>>>>

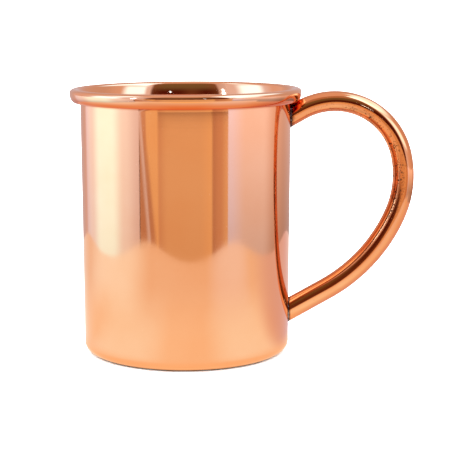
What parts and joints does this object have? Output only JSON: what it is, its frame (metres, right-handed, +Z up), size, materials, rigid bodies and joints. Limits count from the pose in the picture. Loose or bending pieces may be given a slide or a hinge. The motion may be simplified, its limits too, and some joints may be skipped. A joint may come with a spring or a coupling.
{
  "type": "copper mug",
  "caption": "Straight-walled copper mug with a rolled rim and a bent tube handle brazed to the wall at both ends.",
  "frame": {"origin": "where the cup's axis meets the table, in the plane of the ring that the cup stands on", "axes": "+Z up along the cup's axis, +X towards the handle, +Y across the handle"},
  "size_m": [0.1319, 0.088, 0.1013],
  "materials": {
    "cup_copper": "bright polished copper sheet",
    "handle_copper": "bright polished copper tube, finely pitted inside the bend",
    "braze": "silver brazing alloy, dull and darkened by heat"
  },
  "bodies": {
    "root": {"cup": "cup_copper", "handle": "handle_copper", "upper_braze_joint": "braze", "lower_braze_joint": "braze"}
  },
  "joints": []
}
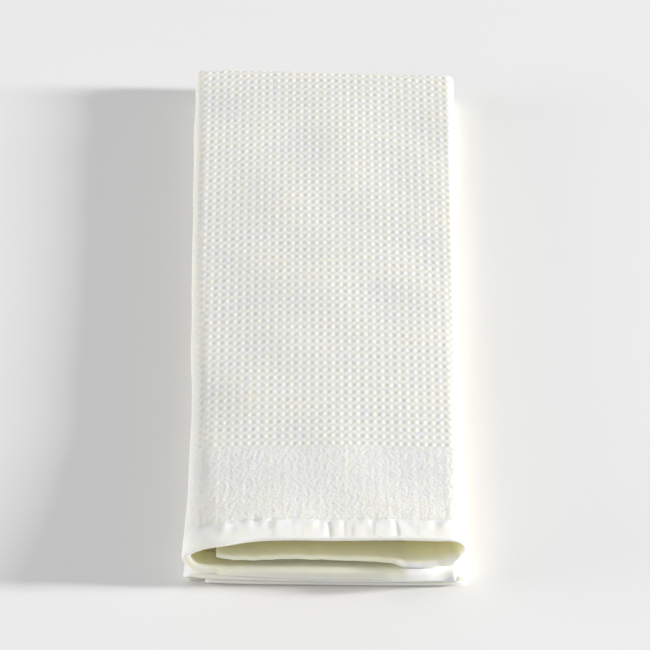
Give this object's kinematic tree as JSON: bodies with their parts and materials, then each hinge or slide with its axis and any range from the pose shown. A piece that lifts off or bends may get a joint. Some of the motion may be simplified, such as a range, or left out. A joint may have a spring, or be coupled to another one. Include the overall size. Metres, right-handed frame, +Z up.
{
  "type": "folded hand towel",
  "caption": "Hemmed waffle-weave cotton hand towel, folded in thirds along its length and then in half, lying flat with its hemmed ends open at the front.",
  "frame": {"origin": "middle of the folded towel's footprint, on the surface it lies on", "axes": "+X to the right seen from the open hemmed ends, +Y towards the back fold, +Z up"},
  "size_m": [0.1548, 0.3892, 0.0362],
  "materials": {
    "waffle_cotton": "ivory waffle-weave cotton, soft and matt"
  },
  "bodies": {
    "root": {"towel": "waffle_cotton"}
  },
  "joints": []
}
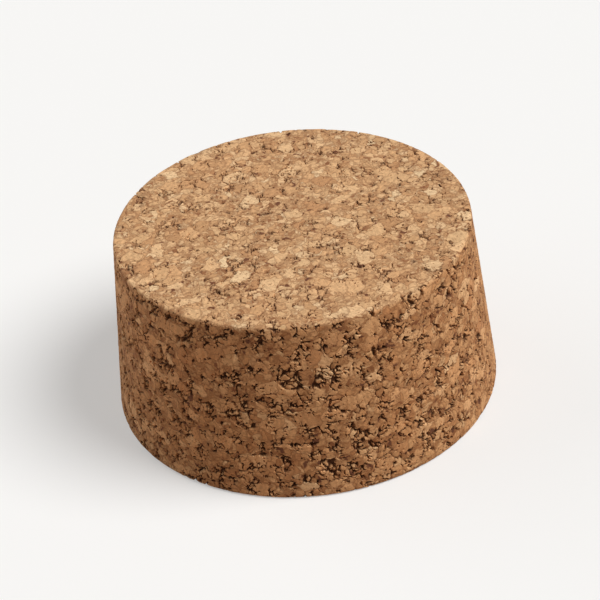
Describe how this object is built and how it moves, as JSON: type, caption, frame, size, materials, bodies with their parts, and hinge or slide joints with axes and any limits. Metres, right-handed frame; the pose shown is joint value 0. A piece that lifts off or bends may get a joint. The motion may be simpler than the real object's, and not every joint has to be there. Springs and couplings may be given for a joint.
{
  "type": "cork stopper",
  "caption": "Short, wide tapered stopper of pressed cork granules that plugs the round mouth of a jar, crock or flask.",
  "frame": {"origin": "centre of the wide end face, which the stopper stands on", "axes": "+Z along the stopper's axis, up from the wide end to the narrow end; X and Y are alike, because the part is round"},
  "size_m": [0.05, 0.05, 0.0245],
  "materials": {
    "cork": "matt ground agglomerated cork: tan and brown granules of 1 to 3 mm with open pits between them"
  },
  "bodies": {
    "root": {"stopper": "cork"}
  },
  "joints": []
}
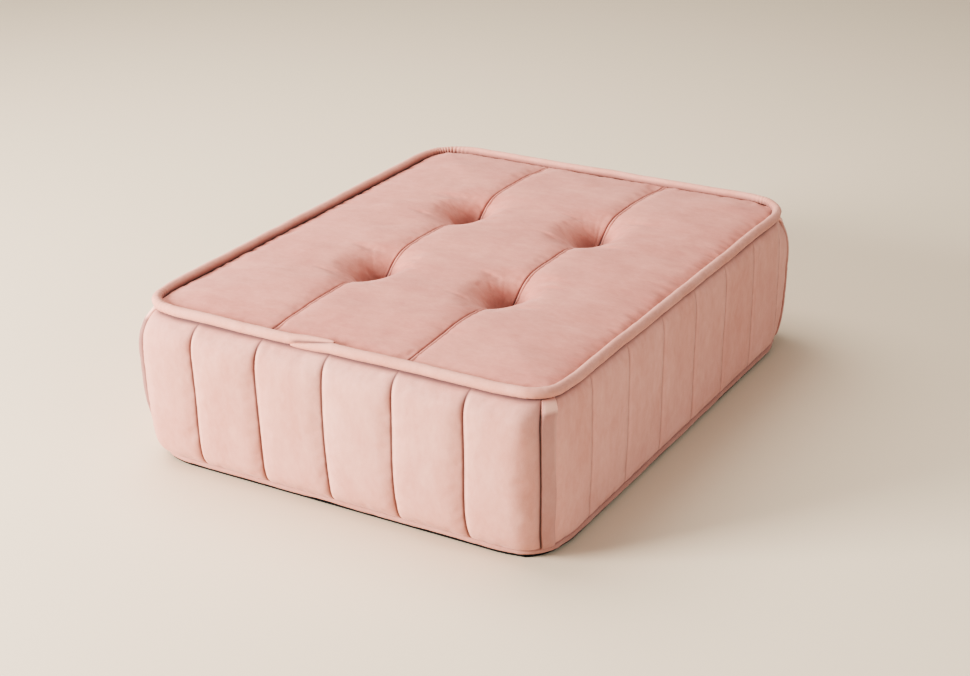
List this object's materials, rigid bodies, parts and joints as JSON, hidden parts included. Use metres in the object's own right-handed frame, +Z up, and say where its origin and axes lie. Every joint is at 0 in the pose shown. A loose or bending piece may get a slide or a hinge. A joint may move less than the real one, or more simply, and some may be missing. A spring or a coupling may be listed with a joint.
{
  "type": "floor cushion",
  "caption": "Low rectangular floor cushion: foam block in a piped velvet cover with quilted side channels, blind-tufted top, non-slip base and a zip along the back.",
  "frame": {"origin": "centre of the underside, on the floor", "axes": "+Z up, X across the width, +Y towards the back, so the front wall faces -Y"},
  "size_m": [0.6174, 0.8074, 0.2243],
  "materials": {
    "velvet": "short-pile velvet in a warm blush pink, soft nap sheen",
    "wadding": "fluffy white polyester wadding",
    "comfort_foam": "open-cell polyurethane foam, soft, cream",
    "core_foam": "open-cell polyurethane foam, firm, pale yellow",
    "base_foam": "rebonded dense foam, grey blue",
    "piping_cord": "soft twisted cotton piping cord, off white",
    "bottom_fabric": "black non-slip fabric, matte",
    "twine": "waxed tufting twine, cream",
    "webbing": "cotton webbing, cream",
    "washer": "moulded white nylon, satin",
    "zip_tape": "woven polyester zip tape with a nylon coil, dusty pink",
    "zip_metal": "nickel-plated zinc, satin"
  },
  "bodies": {
    "cushion": {"top_panel_left": "velvet", "top_panel_centre": "velvet", "top_panel_right": "velvet", "front_boxing": "velvet", "right_boxing": "velvet", "back_boxing": "velvet", "left_boxing": "velvet", "back_zip_band": "velvet", "zip_end_tab_left": "velvet", "zip_end_tab_right": "velvet", "top_piping_sleeve": "velvet", "bottom_piping_sleeve": "velvet", "corner_flange_front_left": "velvet", "corner_flange_front_right": "velvet", "corner_flange_back_left": "velvet", "corner_flange_back_right": "velvet", "top_wadding": "wadding", "front_wadding": "wadding", "right_wadding": "wadding", "back_wadding": "wadding", "left_wadding": "wadding", "top_piping_cord": "piping_cord", "bottom_piping_cord": "piping_cord", "bottom_panel": "bottom_fabric", "foam_comfort_layer": "comfort_foam", "foam_core": "core_foam", "foam_base_layer": "base_foam", "tuft_loop_front_left": "webbing", "tuft_cord_front_left": "twine", "tuft_washer_front_left": "washer", "tuft_loop_front_right": "webbing", "tuft_cord_front_right": "twine", "tuft_washer_front_right": "washer", "tuft_loop_back_left": "webbing", "tuft_cord_back_left": "twine", "tuft_washer_back_left": "washer", "tuft_loop_back_right": "webbing", "tuft_cord_back_right": "twine", "tuft_washer_back_right": "washer", "zip_tape_upper": "zip_tape", "zip_tape_lower": "zip_tape", "zip_top_stop_upper": "zip_metal", "zip_top_stop_lower": "zip_metal", "zip_bottom_stop": "zip_metal"},
    "slider": {"zip_slider": "zip_metal"},
    "pull": {"zip_pull": "zip_metal"}
  },
  "joints": [
    {"name": "zip_slide", "type": "slide", "parent": "cushion", "child": "slider", "axis": [-1, 0, 0], "range_m": [0, 0.495]},
    {"name": "pull_swing", "type": "hinge", "parent": "slider", "child": "pull", "pos_m": [0.248, 0.3925, 0.02698], "axis": [0, -0.2577, -0.9662], "range_deg": [0, 170]}
  ]
}
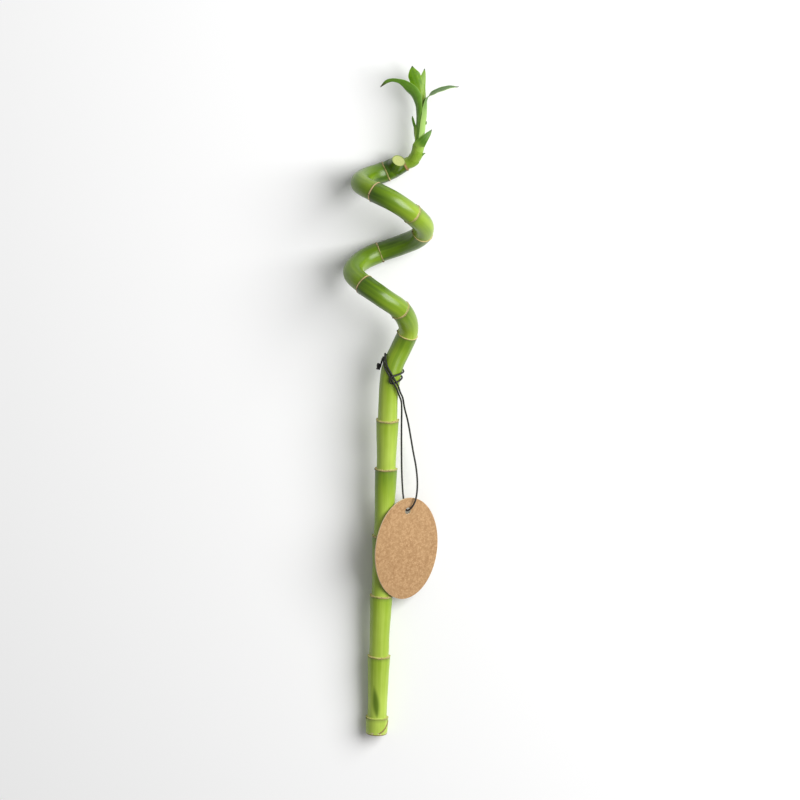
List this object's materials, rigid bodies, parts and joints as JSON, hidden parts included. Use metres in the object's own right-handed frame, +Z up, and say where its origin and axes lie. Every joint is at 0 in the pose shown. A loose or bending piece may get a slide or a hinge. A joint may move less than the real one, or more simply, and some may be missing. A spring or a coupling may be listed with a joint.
{
  "type": "lucky bamboo stalk",
  "caption": "Curly lucky bamboo stalk lying down: ringed green cane wound into a spiral, one leafy side shoot, and a blank oval card tag tied on with a thin black cord.",
  "frame": {"origin": "middle of the stalk's footprint, on the surface it lies on", "axes": "+Z up from the surface the stalk lies on; +Y along the stalk, from its cut base towards its leafy shoot; +X to the right of someone who looks down on it with the shoot pointing away from them"},
  "size_m": [0.0692, 0.4089, 0.0475],
  "materials": {
    "cane_skin": "glossy living cane skin",
    "young_stem": "satin living stem",
    "leaf": "satin living leaf",
    "card": "matt brown kraft card",
    "cord": "matt waxed cord"
  },
  "bodies": {
    "root": {"cane": "cane_skin", "shoot": "young_stem", "leaf_left": "leaf", "leaf_right": "leaf", "leaf_centre": "leaf", "leaf_inner": "leaf", "tag_cord": "cord", "cord_knot": "cord", "tag": "card"}
  },
  "joints": []
}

<<<<

→ **THE TASK**
Copy all the records above precisely.

→ **EXERCISE OUTPUT**
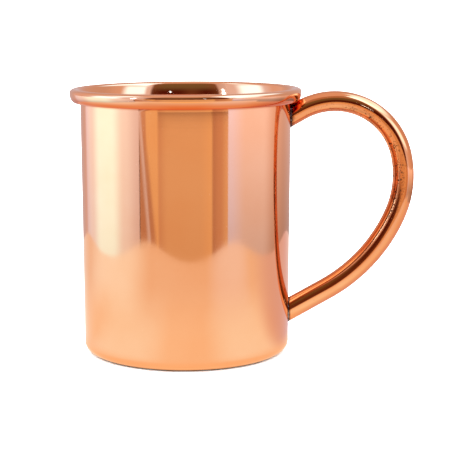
What parts and joints does this object have? Output only JSON: what it is, its frame (metres, right-handed, +Z up), size, materials, rigid bodies and joints. Limits count from the pose in the picture. Loose or bending pieces may be given a slide or a hinge. The motion may be simplified, its limits too, and some joints may be skipped. A joint may come with a spring or a coupling.
{
  "type": "copper mug",
  "caption": "Straight-walled copper mug with a rolled rim and a bent tube handle brazed to the wall at both ends.",
  "frame": {"origin": "where the cup's axis meets the table, in the plane of the ring that the cup stands on", "axes": "+Z up along the cup's axis, +X towards the handle, +Y across the handle"},
  "size_m": [0.1319, 0.088, 0.1013],
  "materials": {
    "cup_copper": "bright polished copper sheet",
    "handle_copper": "bright polished copper tube, finely pitted inside the bend",
    "braze": "silver brazing alloy, dull and darkened by heat"
  },
  "bodies": {
    "root": {"cup": "cup_copper", "handle": "handle_copper", "upper_braze_joint": "braze", "lower_braze_joint": "braze"}
  },
  "joints": []
}
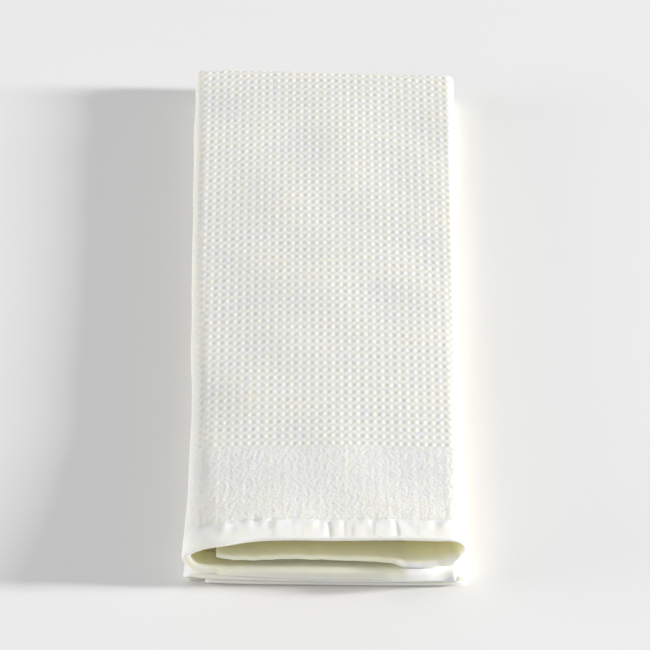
Give this object's kinematic tree as JSON: bodies with their parts and materials, then each hinge or slide with its axis and any range from the pose shown. A piece that lifts off or bends may get a joint. Some of the motion may be simplified, such as a range, or left out. A joint may have a spring, or be coupled to another one. Include the overall size. Metres, right-handed frame, +Z up.
{
  "type": "folded hand towel",
  "caption": "Hemmed waffle-weave cotton hand towel, folded in thirds along its length and then in half, lying flat with its hemmed ends open at the front.",
  "frame": {"origin": "middle of the folded towel's footprint, on the surface it lies on", "axes": "+X to the right seen from the open hemmed ends, +Y towards the back fold, +Z up"},
  "size_m": [0.1548, 0.3892, 0.0362],
  "materials": {
    "waffle_cotton": "ivory waffle-weave cotton, soft and matt"
  },
  "bodies": {
    "root": {"towel": "waffle_cotton"}
  },
  "joints": []
}
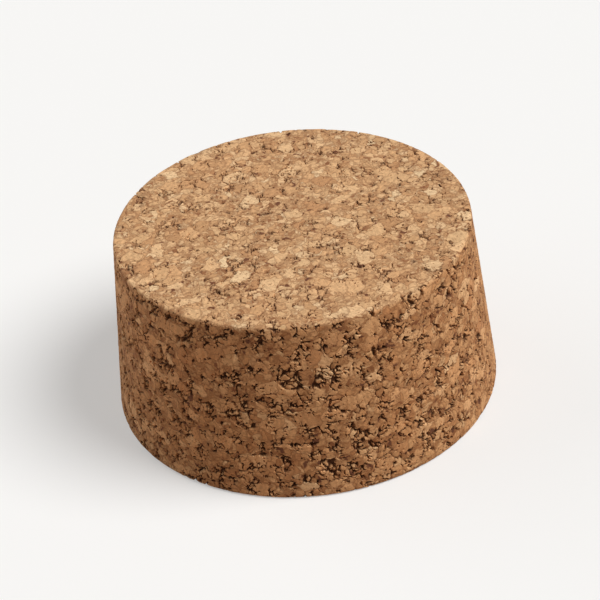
Describe how this object is built and how it moves, as JSON: type, caption, frame, size, materials, bodies with their parts, and hinge or slide joints with axes and any limits. Metres, right-handed frame; the pose shown is joint value 0. A piece that lifts off or bends may get a joint. The motion may be simpler than the real object's, and not every joint has to be there. Springs and couplings may be given for a joint.
{
  "type": "cork stopper",
  "caption": "Short, wide tapered stopper of pressed cork granules that plugs the round mouth of a jar, crock or flask.",
  "frame": {"origin": "centre of the wide end face, which the stopper stands on", "axes": "+Z along the stopper's axis, up from the wide end to the narrow end; X and Y are alike, because the part is round"},
  "size_m": [0.05, 0.05, 0.0245],
  "materials": {
    "cork": "matt ground agglomerated cork: tan and brown granules of 1 to 3 mm with open pits between them"
  },
  "bodies": {
    "root": {"stopper": "cork"}
  },
  "joints": []
}
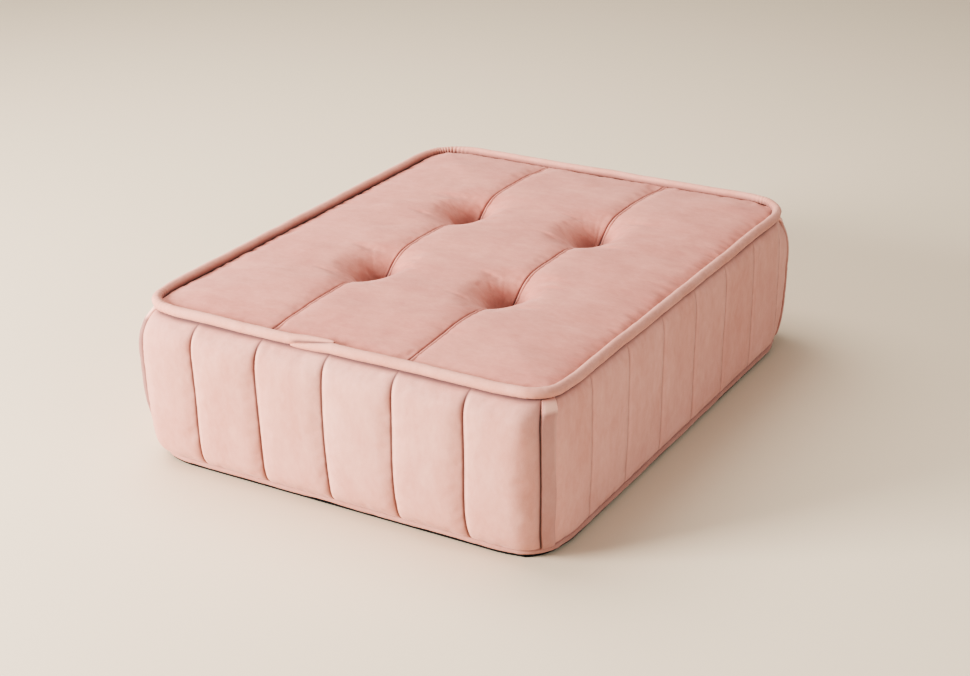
List this object's materials, rigid bodies, parts and joints as JSON, hidden parts included. Use metres in the object's own right-handed frame, +Z up, and say where its origin and axes lie. Every joint is at 0 in the pose shown. A loose or bending piece may get a slide or a hinge. A joint may move less than the real one, or more simply, and some may be missing. A spring or a coupling may be listed with a joint.
{
  "type": "floor cushion",
  "caption": "Low rectangular floor cushion: foam block in a piped velvet cover with quilted side channels, blind-tufted top, non-slip base and a zip along the back.",
  "frame": {"origin": "centre of the underside, on the floor", "axes": "+Z up, X across the width, +Y towards the back, so the front wall faces -Y"},
  "size_m": [0.6174, 0.8074, 0.2243],
  "materials": {
    "velvet": "short-pile velvet in a warm blush pink, soft nap sheen",
    "wadding": "fluffy white polyester wadding",
    "comfort_foam": "open-cell polyurethane foam, soft, cream",
    "core_foam": "open-cell polyurethane foam, firm, pale yellow",
    "base_foam": "rebonded dense foam, grey blue",
    "piping_cord": "soft twisted cotton piping cord, off white",
    "bottom_fabric": "black non-slip fabric, matte",
    "twine": "waxed tufting twine, cream",
    "webbing": "cotton webbing, cream",
    "washer": "moulded white nylon, satin",
    "zip_tape": "woven polyester zip tape with a nylon coil, dusty pink",
    "zip_metal": "nickel-plated zinc, satin"
  },
  "bodies": {
    "cushion": {"top_panel_left": "velvet", "top_panel_centre": "velvet", "top_panel_right": "velvet", "front_boxing": "velvet", "right_boxing": "velvet", "back_boxing": "velvet", "left_boxing": "velvet", "back_zip_band": "velvet", "zip_end_tab_left": "velvet", "zip_end_tab_right": "velvet", "top_piping_sleeve": "velvet", "bottom_piping_sleeve": "velvet", "corner_flange_front_left": "velvet", "corner_flange_front_right": "velvet", "corner_flange_back_left": "velvet", "corner_flange_back_right": "velvet", "top_wadding": "wadding", "front_wadding": "wadding", "right_wadding": "wadding", "back_wadding": "wadding", "left_wadding": "wadding", "top_piping_cord": "piping_cord", "bottom_piping_cord": "piping_cord", "bottom_panel": "bottom_fabric", "foam_comfort_layer": "comfort_foam", "foam_core": "core_foam", "foam_base_layer": "base_foam", "tuft_loop_front_left": "webbing", "tuft_cord_front_left": "twine", "tuft_washer_front_left": "washer", "tuft_loop_front_right": "webbing", "tuft_cord_front_right": "twine", "tuft_washer_front_right": "washer", "tuft_loop_back_left": "webbing", "tuft_cord_back_left": "twine", "tuft_washer_back_left": "washer", "tuft_loop_back_right": "webbing", "tuft_cord_back_right": "twine", "tuft_washer_back_right": "washer", "zip_tape_upper": "zip_tape", "zip_tape_lower": "zip_tape", "zip_top_stop_upper": "zip_metal", "zip_top_stop_lower": "zip_metal", "zip_bottom_stop": "zip_metal"},
    "slider": {"zip_slider": "zip_metal"},
    "pull": {"zip_pull": "zip_metal"}
  },
  "joints": [
    {"name": "zip_slide", "type": "slide", "parent": "cushion", "child": "slider", "axis": [-1, 0, 0], "range_m": [0, 0.495]},
    {"name": "pull_swing", "type": "hinge", "parent": "slider", "child": "pull", "pos_m": [0.248, 0.3925, 0.02698], "axis": [0, -0.2577, -0.9662], "range_deg": [0, 170]}
  ]
}
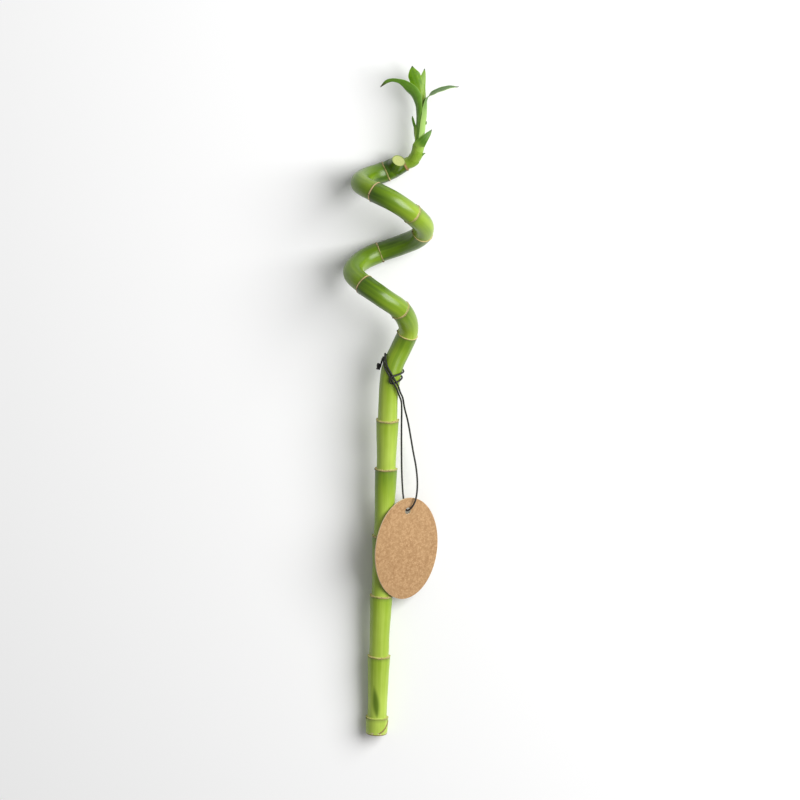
List this object's materials, rigid bodies, parts and joints as JSON, hidden parts included. Use metres in the object's own right-handed frame, +Z up, and say where its origin and axes lie. Every joint is at 0 in the pose shown. A loose or bending piece may get a slide or a hinge. A joint may move less than the real one, or more simply, and some may be missing. A spring or a coupling may be listed with a joint.
{
  "type": "lucky bamboo stalk",
  "caption": "Curly lucky bamboo stalk lying down: ringed green cane wound into a spiral, one leafy side shoot, and a blank oval card tag tied on with a thin black cord.",
  "frame": {"origin": "middle of the stalk's footprint, on the surface it lies on", "axes": "+Z up from the surface the stalk lies on; +Y along the stalk, from its cut base towards its leafy shoot; +X to the right of someone who looks down on it with the shoot pointing away from them"},
  "size_m": [0.0692, 0.4089, 0.0475],
  "materials": {
    "cane_skin": "glossy living cane skin",
    "young_stem": "satin living stem",
    "leaf": "satin living leaf",
    "card": "matt brown kraft card",
    "cord": "matt waxed cord"
  },
  "bodies": {
    "root": {"cane": "cane_skin", "shoot": "young_stem", "leaf_left": "leaf", "leaf_right": "leaf", "leaf_centre": "leaf", "leaf_inner": "leaf", "tag_cord": "cord", "cord_knot": "cord", "tag": "card"}
  },
  "joints": []
}